• **INSTRUCTIONS TO FOLLOW**
Restate, exactly and only, the lines from the first through the line containing "from math import cos, radians, sin, sqrt, tan".

• **DATASET EXCERPT**

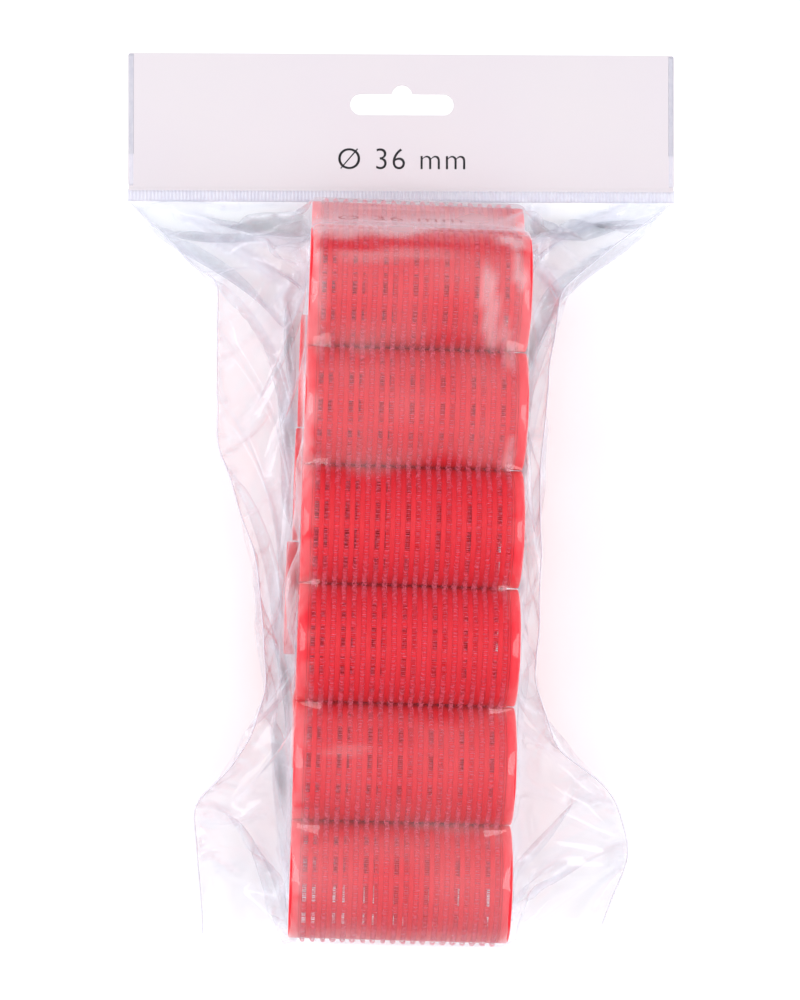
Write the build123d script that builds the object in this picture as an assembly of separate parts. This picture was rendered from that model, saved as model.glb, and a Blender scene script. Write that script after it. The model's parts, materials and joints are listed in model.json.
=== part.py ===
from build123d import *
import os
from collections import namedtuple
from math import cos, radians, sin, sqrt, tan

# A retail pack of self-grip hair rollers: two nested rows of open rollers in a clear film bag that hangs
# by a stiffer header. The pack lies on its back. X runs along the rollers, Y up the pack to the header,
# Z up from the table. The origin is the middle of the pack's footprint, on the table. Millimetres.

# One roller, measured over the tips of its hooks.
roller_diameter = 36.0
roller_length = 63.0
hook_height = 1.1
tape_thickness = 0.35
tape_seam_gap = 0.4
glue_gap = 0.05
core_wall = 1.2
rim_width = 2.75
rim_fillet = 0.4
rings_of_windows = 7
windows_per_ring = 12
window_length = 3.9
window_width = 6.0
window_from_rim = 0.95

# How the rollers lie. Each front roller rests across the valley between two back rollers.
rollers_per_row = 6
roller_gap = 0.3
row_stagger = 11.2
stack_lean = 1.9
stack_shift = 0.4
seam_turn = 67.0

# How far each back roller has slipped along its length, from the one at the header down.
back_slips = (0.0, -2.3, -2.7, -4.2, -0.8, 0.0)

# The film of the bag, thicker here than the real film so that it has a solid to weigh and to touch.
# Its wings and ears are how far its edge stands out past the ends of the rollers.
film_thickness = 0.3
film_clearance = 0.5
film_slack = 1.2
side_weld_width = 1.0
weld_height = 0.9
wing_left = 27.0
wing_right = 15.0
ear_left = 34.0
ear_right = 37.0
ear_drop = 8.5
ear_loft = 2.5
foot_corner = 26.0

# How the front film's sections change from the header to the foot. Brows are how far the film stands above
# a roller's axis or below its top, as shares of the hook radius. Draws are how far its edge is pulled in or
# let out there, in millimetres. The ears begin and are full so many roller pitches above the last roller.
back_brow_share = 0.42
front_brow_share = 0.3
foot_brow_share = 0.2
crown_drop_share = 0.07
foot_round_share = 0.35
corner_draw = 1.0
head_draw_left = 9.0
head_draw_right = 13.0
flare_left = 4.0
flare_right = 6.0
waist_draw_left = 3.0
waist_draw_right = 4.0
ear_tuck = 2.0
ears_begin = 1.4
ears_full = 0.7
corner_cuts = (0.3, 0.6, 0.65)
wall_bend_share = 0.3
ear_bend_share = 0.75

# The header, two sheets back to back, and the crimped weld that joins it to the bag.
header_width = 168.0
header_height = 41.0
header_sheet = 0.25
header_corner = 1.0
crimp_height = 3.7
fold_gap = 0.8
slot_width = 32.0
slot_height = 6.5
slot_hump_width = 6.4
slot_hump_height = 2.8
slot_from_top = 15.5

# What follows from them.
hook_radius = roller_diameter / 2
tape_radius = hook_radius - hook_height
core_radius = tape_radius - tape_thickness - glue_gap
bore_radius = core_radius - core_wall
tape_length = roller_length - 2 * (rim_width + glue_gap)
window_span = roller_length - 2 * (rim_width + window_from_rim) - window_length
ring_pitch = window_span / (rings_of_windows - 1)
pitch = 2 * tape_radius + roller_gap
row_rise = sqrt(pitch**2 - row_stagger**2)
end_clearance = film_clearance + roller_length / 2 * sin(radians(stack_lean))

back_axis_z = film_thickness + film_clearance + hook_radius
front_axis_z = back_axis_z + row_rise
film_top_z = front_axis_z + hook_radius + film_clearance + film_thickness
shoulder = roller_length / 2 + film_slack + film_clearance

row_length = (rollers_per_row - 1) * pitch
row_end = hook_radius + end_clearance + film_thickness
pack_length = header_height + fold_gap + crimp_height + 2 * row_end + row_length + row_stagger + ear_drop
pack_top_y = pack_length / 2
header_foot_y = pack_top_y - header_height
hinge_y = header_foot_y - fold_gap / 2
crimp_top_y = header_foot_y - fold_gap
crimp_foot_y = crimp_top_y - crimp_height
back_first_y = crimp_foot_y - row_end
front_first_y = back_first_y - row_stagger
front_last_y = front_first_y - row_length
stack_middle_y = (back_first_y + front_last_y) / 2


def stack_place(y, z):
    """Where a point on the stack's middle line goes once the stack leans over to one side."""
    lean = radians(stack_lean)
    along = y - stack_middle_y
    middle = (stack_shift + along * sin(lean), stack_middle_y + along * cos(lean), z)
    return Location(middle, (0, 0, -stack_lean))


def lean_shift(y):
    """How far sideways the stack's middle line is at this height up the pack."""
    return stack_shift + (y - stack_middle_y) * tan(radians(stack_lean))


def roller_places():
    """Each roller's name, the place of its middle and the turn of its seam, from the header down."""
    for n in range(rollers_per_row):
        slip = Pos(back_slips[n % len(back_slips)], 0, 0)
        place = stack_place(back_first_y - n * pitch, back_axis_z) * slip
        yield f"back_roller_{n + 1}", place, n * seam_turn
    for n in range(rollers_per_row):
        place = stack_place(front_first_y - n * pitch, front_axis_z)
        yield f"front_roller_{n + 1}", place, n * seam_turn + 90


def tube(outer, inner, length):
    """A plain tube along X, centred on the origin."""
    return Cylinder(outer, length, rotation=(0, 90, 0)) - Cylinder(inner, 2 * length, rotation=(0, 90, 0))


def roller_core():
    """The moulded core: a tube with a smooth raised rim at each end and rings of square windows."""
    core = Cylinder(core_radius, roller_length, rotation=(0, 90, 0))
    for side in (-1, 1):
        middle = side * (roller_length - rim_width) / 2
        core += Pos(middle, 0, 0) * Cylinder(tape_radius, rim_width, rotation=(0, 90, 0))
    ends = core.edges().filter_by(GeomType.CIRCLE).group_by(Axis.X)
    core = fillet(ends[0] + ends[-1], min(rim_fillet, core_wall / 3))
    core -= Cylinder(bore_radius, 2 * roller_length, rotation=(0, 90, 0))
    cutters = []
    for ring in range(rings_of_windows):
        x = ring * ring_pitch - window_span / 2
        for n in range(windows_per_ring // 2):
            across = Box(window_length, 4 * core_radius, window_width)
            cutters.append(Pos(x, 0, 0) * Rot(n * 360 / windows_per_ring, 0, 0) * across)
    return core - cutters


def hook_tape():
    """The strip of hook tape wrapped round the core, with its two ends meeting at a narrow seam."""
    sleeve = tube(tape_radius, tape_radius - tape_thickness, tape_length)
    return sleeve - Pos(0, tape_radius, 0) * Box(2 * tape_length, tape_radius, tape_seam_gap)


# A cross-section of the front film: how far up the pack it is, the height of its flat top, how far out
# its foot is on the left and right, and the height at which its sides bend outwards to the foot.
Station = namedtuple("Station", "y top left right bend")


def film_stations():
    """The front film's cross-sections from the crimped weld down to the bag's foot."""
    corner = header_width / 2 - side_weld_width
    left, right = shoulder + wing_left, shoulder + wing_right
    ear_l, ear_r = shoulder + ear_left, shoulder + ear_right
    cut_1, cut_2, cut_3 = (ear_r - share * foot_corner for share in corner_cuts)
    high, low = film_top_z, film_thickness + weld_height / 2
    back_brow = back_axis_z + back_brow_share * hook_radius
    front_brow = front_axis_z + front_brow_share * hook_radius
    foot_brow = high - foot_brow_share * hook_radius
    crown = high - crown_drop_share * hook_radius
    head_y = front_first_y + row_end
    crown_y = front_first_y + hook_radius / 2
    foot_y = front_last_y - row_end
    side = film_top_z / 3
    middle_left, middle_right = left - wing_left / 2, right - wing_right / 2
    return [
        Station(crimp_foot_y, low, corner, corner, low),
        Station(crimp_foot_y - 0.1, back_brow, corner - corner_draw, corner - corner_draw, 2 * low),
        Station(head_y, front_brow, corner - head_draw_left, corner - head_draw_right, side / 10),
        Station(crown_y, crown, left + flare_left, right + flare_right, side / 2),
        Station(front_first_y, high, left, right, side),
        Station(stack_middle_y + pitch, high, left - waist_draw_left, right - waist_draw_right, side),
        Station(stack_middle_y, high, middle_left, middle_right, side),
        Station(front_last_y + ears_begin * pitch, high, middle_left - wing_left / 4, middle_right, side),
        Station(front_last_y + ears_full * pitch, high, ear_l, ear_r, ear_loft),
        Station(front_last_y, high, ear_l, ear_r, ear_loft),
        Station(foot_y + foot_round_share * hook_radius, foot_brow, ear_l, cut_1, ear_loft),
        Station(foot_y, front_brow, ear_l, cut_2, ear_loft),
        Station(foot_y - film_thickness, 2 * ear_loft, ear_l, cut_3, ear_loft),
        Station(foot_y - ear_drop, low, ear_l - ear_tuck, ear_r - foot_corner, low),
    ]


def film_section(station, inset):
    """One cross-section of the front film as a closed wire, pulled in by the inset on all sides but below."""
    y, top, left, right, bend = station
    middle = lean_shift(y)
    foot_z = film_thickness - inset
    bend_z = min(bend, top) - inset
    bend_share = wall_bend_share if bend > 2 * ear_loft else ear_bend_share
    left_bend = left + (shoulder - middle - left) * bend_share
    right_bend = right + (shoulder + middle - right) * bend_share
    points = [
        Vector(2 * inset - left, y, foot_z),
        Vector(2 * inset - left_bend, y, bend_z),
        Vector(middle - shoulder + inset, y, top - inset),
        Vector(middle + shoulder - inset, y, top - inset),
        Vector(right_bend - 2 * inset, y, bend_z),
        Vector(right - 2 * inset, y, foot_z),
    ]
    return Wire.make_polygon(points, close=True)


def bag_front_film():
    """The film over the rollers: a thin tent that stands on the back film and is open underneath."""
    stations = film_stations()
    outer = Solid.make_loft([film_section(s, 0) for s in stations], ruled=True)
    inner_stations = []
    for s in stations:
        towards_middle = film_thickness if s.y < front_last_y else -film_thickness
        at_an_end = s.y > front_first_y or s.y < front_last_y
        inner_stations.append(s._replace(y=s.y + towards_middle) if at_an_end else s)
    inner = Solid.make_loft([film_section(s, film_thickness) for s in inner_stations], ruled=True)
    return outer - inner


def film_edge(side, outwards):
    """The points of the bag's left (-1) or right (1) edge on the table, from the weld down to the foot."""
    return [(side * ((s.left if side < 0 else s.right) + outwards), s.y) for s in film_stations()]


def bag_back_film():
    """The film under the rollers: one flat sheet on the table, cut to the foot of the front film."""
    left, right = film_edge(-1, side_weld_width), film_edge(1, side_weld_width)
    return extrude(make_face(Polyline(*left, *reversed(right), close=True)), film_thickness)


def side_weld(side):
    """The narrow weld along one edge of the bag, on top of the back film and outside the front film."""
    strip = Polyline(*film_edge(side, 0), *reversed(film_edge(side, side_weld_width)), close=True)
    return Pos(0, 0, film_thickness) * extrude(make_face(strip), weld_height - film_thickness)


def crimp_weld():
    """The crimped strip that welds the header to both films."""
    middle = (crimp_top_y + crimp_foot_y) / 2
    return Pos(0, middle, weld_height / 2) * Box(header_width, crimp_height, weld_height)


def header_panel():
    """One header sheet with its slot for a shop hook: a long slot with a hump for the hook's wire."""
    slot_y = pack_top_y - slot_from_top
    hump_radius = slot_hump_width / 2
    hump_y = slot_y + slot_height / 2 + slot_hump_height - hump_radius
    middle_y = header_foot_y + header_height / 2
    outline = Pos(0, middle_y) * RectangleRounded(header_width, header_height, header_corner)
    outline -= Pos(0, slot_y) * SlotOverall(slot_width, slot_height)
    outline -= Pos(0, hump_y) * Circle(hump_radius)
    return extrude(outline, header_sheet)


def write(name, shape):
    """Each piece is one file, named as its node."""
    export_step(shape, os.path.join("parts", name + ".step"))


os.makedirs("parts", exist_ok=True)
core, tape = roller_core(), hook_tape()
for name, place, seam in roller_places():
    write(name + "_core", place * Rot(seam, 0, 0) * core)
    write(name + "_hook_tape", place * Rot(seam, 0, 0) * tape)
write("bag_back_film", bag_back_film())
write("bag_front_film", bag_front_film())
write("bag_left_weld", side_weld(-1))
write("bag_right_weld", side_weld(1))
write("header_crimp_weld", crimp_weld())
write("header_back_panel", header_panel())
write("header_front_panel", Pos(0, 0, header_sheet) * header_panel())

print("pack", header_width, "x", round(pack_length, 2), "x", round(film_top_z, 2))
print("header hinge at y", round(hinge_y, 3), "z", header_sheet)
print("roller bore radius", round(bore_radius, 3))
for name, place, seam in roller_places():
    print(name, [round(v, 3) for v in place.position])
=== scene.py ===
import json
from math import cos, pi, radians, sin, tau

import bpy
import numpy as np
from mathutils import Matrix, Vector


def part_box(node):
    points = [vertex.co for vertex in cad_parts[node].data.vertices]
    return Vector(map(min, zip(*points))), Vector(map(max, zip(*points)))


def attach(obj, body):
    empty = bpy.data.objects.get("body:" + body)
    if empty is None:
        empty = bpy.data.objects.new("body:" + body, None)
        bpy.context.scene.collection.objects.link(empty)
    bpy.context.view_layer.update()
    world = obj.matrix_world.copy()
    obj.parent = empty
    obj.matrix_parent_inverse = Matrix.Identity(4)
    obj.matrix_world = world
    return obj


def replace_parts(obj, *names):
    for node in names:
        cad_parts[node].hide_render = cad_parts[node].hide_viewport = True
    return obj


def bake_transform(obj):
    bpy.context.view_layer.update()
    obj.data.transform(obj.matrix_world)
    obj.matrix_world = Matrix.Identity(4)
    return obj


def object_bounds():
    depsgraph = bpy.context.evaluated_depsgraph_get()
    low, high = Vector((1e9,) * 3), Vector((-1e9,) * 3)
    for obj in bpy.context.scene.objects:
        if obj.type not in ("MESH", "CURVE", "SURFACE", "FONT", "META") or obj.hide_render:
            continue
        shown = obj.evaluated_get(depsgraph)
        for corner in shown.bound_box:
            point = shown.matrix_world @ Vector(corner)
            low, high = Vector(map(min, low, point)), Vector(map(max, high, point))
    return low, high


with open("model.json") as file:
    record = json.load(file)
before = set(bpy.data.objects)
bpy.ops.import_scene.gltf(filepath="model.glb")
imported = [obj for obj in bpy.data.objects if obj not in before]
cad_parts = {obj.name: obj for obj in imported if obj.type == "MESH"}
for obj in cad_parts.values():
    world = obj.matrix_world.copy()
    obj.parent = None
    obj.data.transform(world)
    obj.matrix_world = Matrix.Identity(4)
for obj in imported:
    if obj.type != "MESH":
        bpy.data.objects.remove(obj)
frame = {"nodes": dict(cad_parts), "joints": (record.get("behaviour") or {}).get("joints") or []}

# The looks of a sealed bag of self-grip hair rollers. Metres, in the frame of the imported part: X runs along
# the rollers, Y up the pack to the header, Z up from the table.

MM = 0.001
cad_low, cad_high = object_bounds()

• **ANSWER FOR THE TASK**
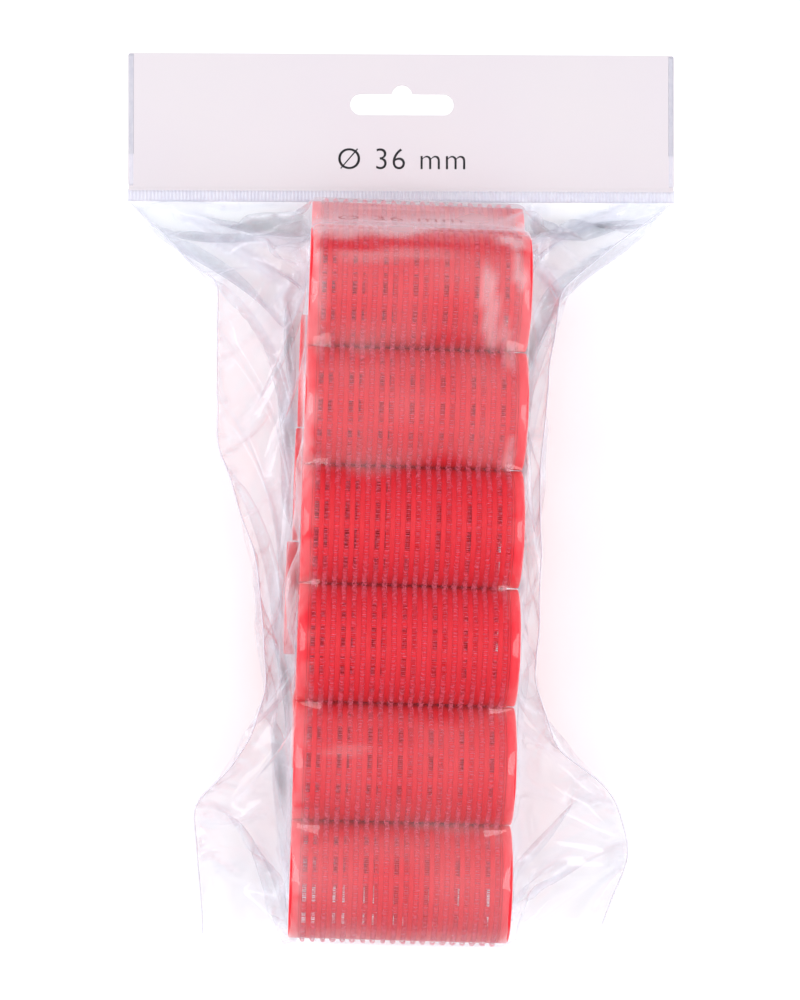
Write the build123d script that builds the object in this picture as an assembly of separate parts. This picture was rendered from that model, saved as model.glb, and a Blender scene script. Write that script after it. The model's parts, materials and joints are listed in model.json.
=== part.py ===
from build123d import *
import os
from collections import namedtuple
from math import cos, radians, sin, sqrt, tan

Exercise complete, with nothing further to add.